Avec le restaurant on veut bousculer les codes du métier et former à une restauration éthique et durable. Par exemple, en participant à la coordination des repas préparés chaque jour par la Communauté Ecotable, qui a fédéré plusieurs associations, on a prouvé que nourrir en grand nombre de manière saine, responsable, tout en serrant les prix était possible. Pendant le confinement on a ainsi servi 800 repas par jour, 35 000 en tout, allant de l’aide alimentaire aux plus démunis jusqu’aux repas de tout le personnel hospitalier. On a montré qu’un autre type de restauration collective est possible.
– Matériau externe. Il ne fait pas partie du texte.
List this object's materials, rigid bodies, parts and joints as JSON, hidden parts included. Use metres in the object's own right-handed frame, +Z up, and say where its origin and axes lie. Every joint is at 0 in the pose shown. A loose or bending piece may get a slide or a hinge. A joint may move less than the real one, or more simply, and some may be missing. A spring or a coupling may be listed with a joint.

Pour moi l’enjeu c’est que cette forme de restauration soit un levier pour la transition écologique.

 

Comment voyez-vous l’avenir de cette action ?

On est sur une occupation temporaire, ce qu’on appelle des occupations intercalaires. C’est devenu la spécialité de l’association Aurore de repérer et d’intégrer des locaux qui sont laissés vides pendant quelques temps par la mairie. Notre bail se termine donc en septembre 2021, date à laquelle l’ancienne caserne que nous avons investie va se transformer[3].  Nous espérons continuer notre partenariat avec Aurore pour aller ailleurs. Ensuite si l’activité traiteur se développe bien comme ce qui est en train de se passer, il faudra sans doute la dissocier et avoir un vrai laboratoire de production, ou pourquoi pas une cuisine centrale qui nous permette d’être plus flexible pour des occupations d’une semaine ou quinze jours. Il y a aussi des lieux sympas, des manifestations où l’on pourrait s’intégrer. Cela nous donnerait la possibilité aussi de montrer au public que l’on accompagne toutes les facettes du métier.

Notes :

[1] Une grande aventure, qui a d’ailleurs été retracée dans un livre qui est paru en novembre 2020, le Grand RECHO.
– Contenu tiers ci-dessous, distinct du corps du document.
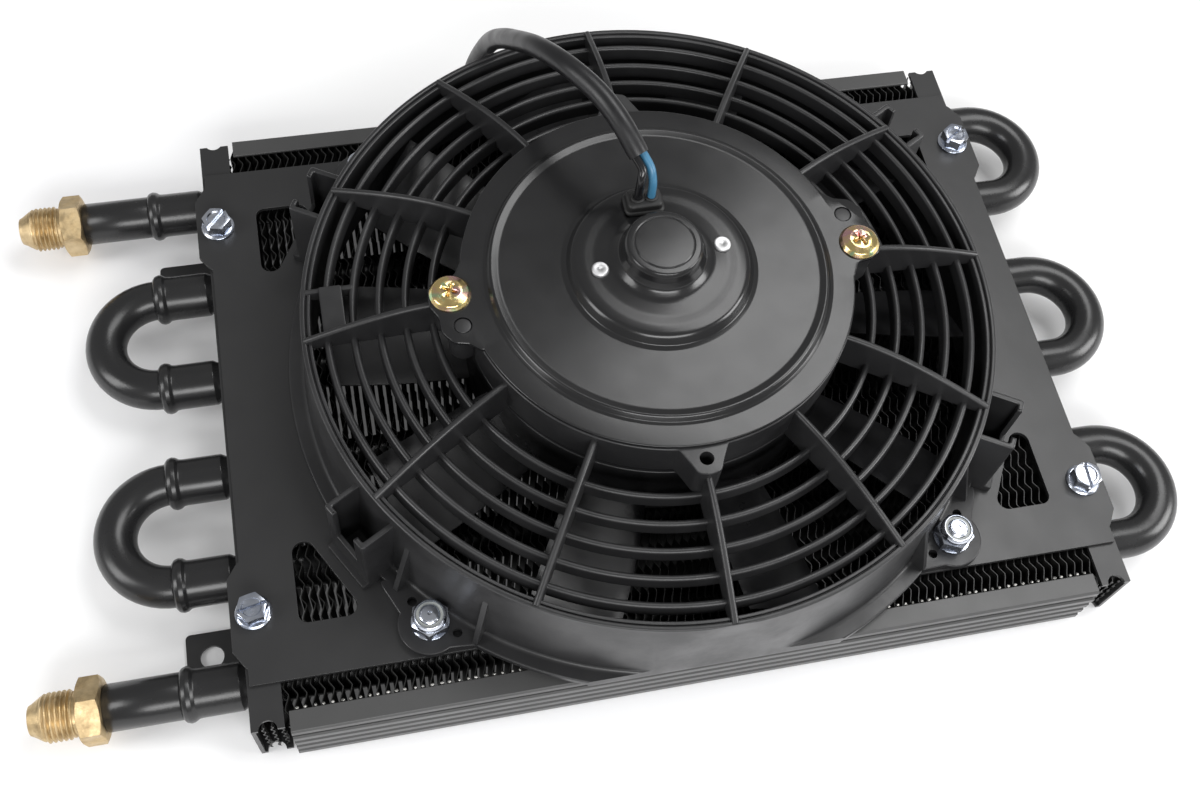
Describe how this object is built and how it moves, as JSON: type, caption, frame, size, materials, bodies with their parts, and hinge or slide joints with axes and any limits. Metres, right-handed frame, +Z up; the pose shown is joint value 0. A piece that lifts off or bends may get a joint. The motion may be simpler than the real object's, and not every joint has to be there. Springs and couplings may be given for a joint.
{
  "type": "hydraulic oil cooler",
  "caption": "Fan-cooled tube-and-fin hydraulic oil cooler: serpentine tube core in a sheet frame, flare fittings, and an electric puller fan with its lead.",
  "frame": {"origin": "where the fan's axis meets the plane that the cooler stands on, in the middle of the fins' open face", "axes": "+X along the tubes, away from the two fittings; +Y across the core towards the inlet tube; +Z up along the fan's axis, away from the fins"},
  "size_m": [0.3588, 0.2186, 0.107],
  "materials": {
    "fin_metal": "satin",
    "painted_tube": "satin",
    "painted_sheet": "satin",
    "brass": "matte",
    "zinc": "satin",
    "nylon": "matte",
    "shroud_plastic": "satin",
    "fan_plastic": "satin",
    "motor_paint": "satin",
    "steel": "satin",
    "ferrite": "matte",
    "bronze": "satin",
    "card": "matte",
    "carbon": "matte",
    "aluminium": "satin",
    "yellow_zinc": "gloss",
    "rubber": "matte",
    "lamination": "satin",
    "copper": "satin",
    "blue_wire": "gloss",
    "black_wire": "gloss",
    "sleeve": "satin",
    "connector_plastic": "satin",
    "seal_rubber": "matte"
  },
  "bodies": {
    "cooler": {"core_fin_pack": "fin_metal", "hairpin_tube_rear": "painted_tube", "hairpin_tube_middle": "painted_tube", "hairpin_tube_front": "painted_tube", "return_bend_rear": "painted_tube", "return_bend_front": "painted_tube", "inlet_stub_tube": "painted_tube", "outlet_stub_tube": "painted_tube", "inlet_flare_fitting": "brass", "outlet_flare_fitting": "brass", "end_plate_left": "painted_sheet", "end_plate_right": "painted_sheet", "side_rail_front": "painted_sheet", "side_rail_rear": "painted_sheet", "fan_plate_left": "painted_sheet", "fan_plate_right": "painted_sheet", "plate_screws": "zinc", "shroud_studs": "zinc", "shroud_lock_nuts": "zinc", "nut_inserts": "nylon", "fan_shroud": "shroud_plastic", "motor_cover": "motor_paint", "motor_can": "steel", "motor_magnets": "ferrite", "upper_bush": "bronze", "lower_bush": "bronze", "brush_card": "card", "brush_holders": "brass", "carbon_brushes": "carbon", "brush_springs": "steel", "motor_rivets": "aluminium", "motor_screws": "yellow_zinc", "wire_grommet": "rubber", "wire_blue": "blue_wire", "wire_black": "black_wire", "lead_sleeve": "sleeve", "lead_connector": "connector_plastic", "connector_seal": "seal_rubber"},
    "fan_rotor": {"motor_shaft": "steel", "armature_core": "lamination", "armature_windings": "copper", "commutator": "copper", "fan_impeller": "fan_plastic", "impeller_washer": "zinc", "impeller_nut": "zinc"}
  },
  "joints": [
    {"name": "fan_spin", "type": "hinge", "parent": "cooler", "child": "fan_rotor", "pos_m": [0, 0, 0.04], "axis": [0, 0, 1], "continuous": true}
  ]
}
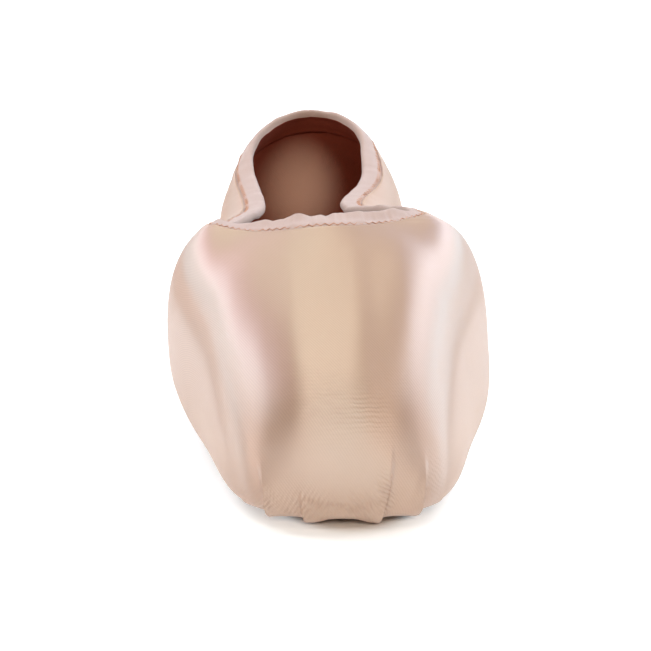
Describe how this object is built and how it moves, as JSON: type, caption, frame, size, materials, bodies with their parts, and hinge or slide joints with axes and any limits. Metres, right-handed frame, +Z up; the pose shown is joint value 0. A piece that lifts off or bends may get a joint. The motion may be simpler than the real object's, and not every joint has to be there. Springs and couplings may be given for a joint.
{
  "type": "pointe shoe",
  "caption": "Satin pointe shoe with a hardened toe box, flat toe platform, drawstring casing at the topline and a narrow leather sole, standing on its sole.",
  "frame": {"origin": "on the floor, below the middle of the shoe's outer box", "axes": "+Z up, -Y towards the toe platform, +Y towards the heel, X across the shoe"},
  "size_m": [0.0824, 0.2356, 0.0574],
  "materials": {
    "pink_satin": "lustrous satin weave, pale pink, soft vertical sheen",
    "cotton_casing": "matte cotton tape",
    "insole_cloth": "matte woven cotton on card",
    "sole_leather": "matte buffed sole leather"
  },
  "bodies": {
    "root": {"upper": "pink_satin", "topline_binding": "cotton_casing", "insole": "insole_cloth", "outsole": "sole_leather"}
  },
  "joints": []
}
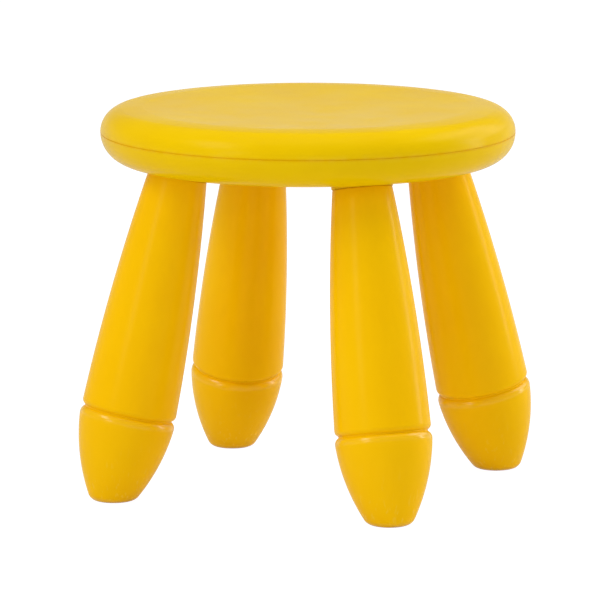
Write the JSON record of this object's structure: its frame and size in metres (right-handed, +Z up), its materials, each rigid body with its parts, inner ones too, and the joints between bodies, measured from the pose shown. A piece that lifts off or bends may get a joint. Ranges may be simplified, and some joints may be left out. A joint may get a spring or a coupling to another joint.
{
  "type": "stool",
  "caption": "Low round stool: thick round-edged seat on splayed, bowed legs of revolution that twist-lock into it, each ending in a rounded foot cap.",
  "frame": {"origin": "on the floor, under the middle of the seat", "axes": "+Z up through the seat's middle; -Y towards the front, between the two front legs; +X to the right"},
  "size_m": [0.302, 0.302, 0.28],
  "materials": {
    "seat_shell": "satin moulded polypropylene, yellow",
    "leg_shell": "satin moulded polypropylene, yellow",
    "foot_cap": "satin moulded polypropylene, yellow",
    "screw_steel": "zinc-plated steel"
  },
  "bodies": {
    "seat": {"seat_top": "seat_shell", "seat_base": "seat_shell", "seat_screws": "screw_steel"},
    "front_right_leg": {"leg_front_right": "leg_shell", "foot_front_right": "foot_cap"},
    "rear_right_leg": {"leg_rear_right": "leg_shell", "foot_rear_right": "foot_cap"},
    "rear_left_leg": {"leg_rear_left": "leg_shell", "foot_rear_left": "foot_cap"},
    "front_left_leg": {"leg_front_left": "leg_shell", "foot_front_left": "foot_cap"}
  },
  "joints": [
    {"name": "front_right_leg_twist", "type": "hinge", "parent": "seat", "child": "front_right_leg", "pos_m": [0.07184, -0.07184, 0.234], "axis": [-0.1567, 0.1567, 0.9751], "range_deg": [-60, 0]},
    {"name": "rear_right_leg_twist", "type": "hinge", "parent": "seat", "child": "rear_right_leg", "pos_m": [0.07184, 0.07184, 0.234], "axis": [-0.1567, -0.1567, 0.9751], "range_deg": [-60, 0]},
    {"name": "rear_left_leg_twist", "type": "hinge", "parent": "seat", "child": "rear_left_leg", "pos_m": [-0.07184, 0.07184, 0.234], "axis": [0.1567, -0.1567, 0.9751], "range_deg": [-60, 0]},
    {"name": "front_left_leg_twist", "type": "hinge", "parent": "seat", "child": "front_left_leg", "pos_m": [-0.07184, -0.07184, 0.234], "axis": [0.1567, 0.1567, 0.9751], "range_deg": [-60, 0]}
  ]
}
[2] Situé dans une ancienne caserne de gendarmerie à Paris, les Cinq Toits vise à « favoriser le vivre-ensemble en expérimentant la mixité des publics et des activités. Venues d’ici ou d’ailleurs, 350 personnes y sont hébergées. Des locaux sont également mis à disposition de 35 artisans, artistes, entrepreneurs sociaux et acteurs associatifs afin de constituer un tissu économique, social et culturel au service de l’insertion. Un restaurant solidaire, un petit jardin, des terrasses, un Pôle Vélo et un atelier partagé vous y attendent ainsi qu’une programmation familiale et engagée ».

[3] Suite à l’occupation de l’association Aurore, l’ancienne caserne, propriété de Paris Habitat, se destine à accueillir des logements sociaux, un centre d’hébergement d’urgence, une pension de famille ainsi qu’une crèche.